• Task goal
Restate the span of lines that starts with the line containing "if shape.isValid() else" and ends with the line containing "if empty is", word for word, including both, with nothing else.

• Recorded data
** begin **

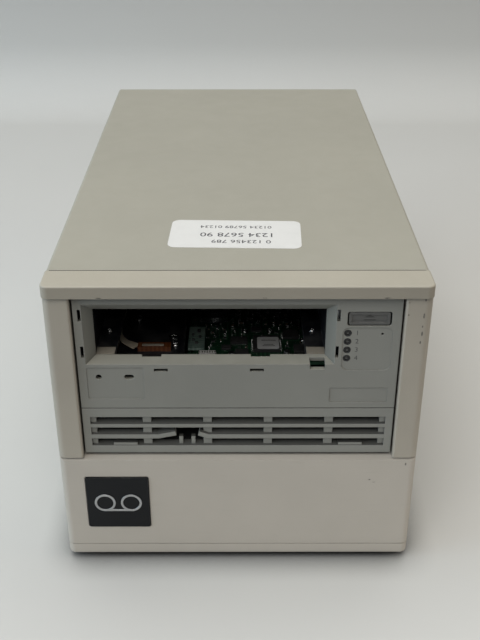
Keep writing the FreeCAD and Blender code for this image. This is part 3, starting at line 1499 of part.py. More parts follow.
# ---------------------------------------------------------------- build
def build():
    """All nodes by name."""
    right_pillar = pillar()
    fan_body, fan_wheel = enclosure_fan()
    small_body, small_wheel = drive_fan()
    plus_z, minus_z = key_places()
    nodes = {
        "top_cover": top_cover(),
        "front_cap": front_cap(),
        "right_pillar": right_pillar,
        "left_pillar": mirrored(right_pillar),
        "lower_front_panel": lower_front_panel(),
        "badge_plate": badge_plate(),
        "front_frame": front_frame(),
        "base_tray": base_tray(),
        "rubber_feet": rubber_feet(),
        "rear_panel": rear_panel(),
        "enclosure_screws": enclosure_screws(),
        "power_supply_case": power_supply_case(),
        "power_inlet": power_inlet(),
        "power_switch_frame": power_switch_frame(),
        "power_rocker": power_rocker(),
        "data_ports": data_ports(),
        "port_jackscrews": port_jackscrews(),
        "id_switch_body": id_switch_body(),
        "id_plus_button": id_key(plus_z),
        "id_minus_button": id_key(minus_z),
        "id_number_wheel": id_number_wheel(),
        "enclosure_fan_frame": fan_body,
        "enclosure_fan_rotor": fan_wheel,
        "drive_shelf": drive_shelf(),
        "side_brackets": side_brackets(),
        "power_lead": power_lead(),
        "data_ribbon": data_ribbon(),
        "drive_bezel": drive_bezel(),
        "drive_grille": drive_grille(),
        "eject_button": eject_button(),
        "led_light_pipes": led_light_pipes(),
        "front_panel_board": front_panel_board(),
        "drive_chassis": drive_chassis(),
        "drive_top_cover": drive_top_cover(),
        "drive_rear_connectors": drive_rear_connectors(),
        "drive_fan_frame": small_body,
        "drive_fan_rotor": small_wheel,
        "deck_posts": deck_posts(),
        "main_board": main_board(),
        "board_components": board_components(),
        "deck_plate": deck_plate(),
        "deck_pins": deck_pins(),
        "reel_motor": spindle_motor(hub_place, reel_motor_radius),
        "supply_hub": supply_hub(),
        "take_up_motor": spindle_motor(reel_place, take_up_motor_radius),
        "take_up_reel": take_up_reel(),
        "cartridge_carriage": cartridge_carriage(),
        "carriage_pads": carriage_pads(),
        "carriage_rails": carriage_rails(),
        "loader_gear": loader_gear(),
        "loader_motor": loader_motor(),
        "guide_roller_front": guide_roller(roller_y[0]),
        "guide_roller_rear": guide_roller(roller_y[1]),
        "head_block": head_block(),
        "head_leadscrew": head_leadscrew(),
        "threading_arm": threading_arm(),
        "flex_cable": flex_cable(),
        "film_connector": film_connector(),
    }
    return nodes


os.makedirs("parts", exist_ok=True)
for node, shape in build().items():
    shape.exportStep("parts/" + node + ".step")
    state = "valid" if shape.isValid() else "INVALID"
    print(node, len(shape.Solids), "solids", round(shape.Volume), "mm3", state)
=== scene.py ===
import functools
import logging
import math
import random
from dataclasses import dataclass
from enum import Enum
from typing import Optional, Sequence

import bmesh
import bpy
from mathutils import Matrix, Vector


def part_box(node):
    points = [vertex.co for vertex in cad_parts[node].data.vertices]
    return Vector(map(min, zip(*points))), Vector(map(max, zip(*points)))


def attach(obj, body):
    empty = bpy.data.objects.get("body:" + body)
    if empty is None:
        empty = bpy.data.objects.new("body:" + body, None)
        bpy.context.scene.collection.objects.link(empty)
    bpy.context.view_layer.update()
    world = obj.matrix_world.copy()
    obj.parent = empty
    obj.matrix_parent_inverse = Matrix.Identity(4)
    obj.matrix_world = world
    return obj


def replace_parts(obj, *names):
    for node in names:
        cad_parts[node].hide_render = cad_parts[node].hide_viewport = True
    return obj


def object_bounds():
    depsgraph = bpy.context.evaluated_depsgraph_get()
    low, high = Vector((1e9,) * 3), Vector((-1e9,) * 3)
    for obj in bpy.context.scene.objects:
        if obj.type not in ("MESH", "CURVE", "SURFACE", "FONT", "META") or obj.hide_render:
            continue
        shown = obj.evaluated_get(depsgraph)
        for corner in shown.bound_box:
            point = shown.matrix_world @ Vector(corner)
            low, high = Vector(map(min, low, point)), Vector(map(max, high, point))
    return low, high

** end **

• Exercise solution
    state = "valid" if shape.isValid() else "INVALID"
    print(node, len(shape.Solids), "solids", round(shape.Volume), "mm3", state)
=== scene.py ===
import functools
import logging
import math
import random
from dataclasses import dataclass
from enum import Enum
from typing import Optional, Sequence

import bmesh
import bpy
from mathutils import Matrix, Vector


def part_box(node):
    points = [vertex.co for vertex in cad_parts[node].data.vertices]
    return Vector(map(min, zip(*points))), Vector(map(max, zip(*points)))


def attach(obj, body):
    empty = bpy.data.objects.get("body:" + body)
    if empty is None:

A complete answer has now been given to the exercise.